Simple Whole Artichokes
An artichoke, which is actually the flower bud of a thistle, is a beguiling thing to eat, with its prickly outer leaves, purple inner leaves and a hidden, tender heart. This cooking method is as straightforward as they come, with minimal preparation and a luxurious sauce of melted butter for dipping. Spike the butter with the same ingredients used to season the boiling water; that could be lemon, black pepper and bay leaves, as written, or switch it up with dried chile, garlic, sage leaves or coriander seeds. Just keep the lemon, which adds brightness and keeps the artichokes from browning as they cook.

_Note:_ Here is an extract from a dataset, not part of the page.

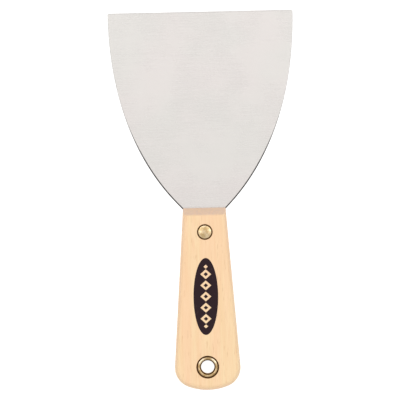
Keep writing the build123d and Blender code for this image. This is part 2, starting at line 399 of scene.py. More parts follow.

Skillet Gnocchi With Miso Butter and Asparagus
This skillet gnocchi recipe has a spring in its step: It takes just 10 minutes to cook and is loaded with sweet springtime asparagus and baby greens. But that doesn’t mean the flavor is fleeting: The combination of miso, butter and vinegar forms a silky, rich sauce that glosses the seared gnocchi and vegetables and anything else you wish to add. Perhaps that’s the crunch of sliced radishes or toasted pistachios, or the crispness of a fried egg or seared fish.

Tortellini Pasta Salad
Italian sandwiches don’t hold up well, but pasta salads do, so transform your go-to deli order into a make-ahead pasta salad that’s hearty, punchy and not at all soggy. Instead of regular pasta, this recipe uses cheese-filled tortellini for soft, creamy bites. There’s plenty of salami too, of course, along with sweet and sharp roasted red peppers, balsamic vinegar, red onion and arugula. But it’s adaptable depending on your personal preferences: Add more vegetables, such as frozen corn or cauliflower, or briny olives or capers; skip the greenery, or make a grain salad by swapping the pasta for farro.

Spinach and Feta Lentil Bowls
These satisfying bowls are heaped with silky greens, spicy lentils, jammy eggs and salty feta. The fact that all of the components are cooked in the same pot and can be refrigerated for the week is nice, too. The greens are cooked like horta, a Greek dish of boiled wild greens often finished with olive oil and lemon. Using a mix of spinach and bitter greens, like kale or mustard greens, creates a juicy and bittersweet combination. The lentils, dressed with oregano and crushed red pepper, provide a tender base for the toppings, but grains would work, too. And feel free to embellish further with sliced raw fennel or carrots, toasted nuts or a dollop of cottage cheese.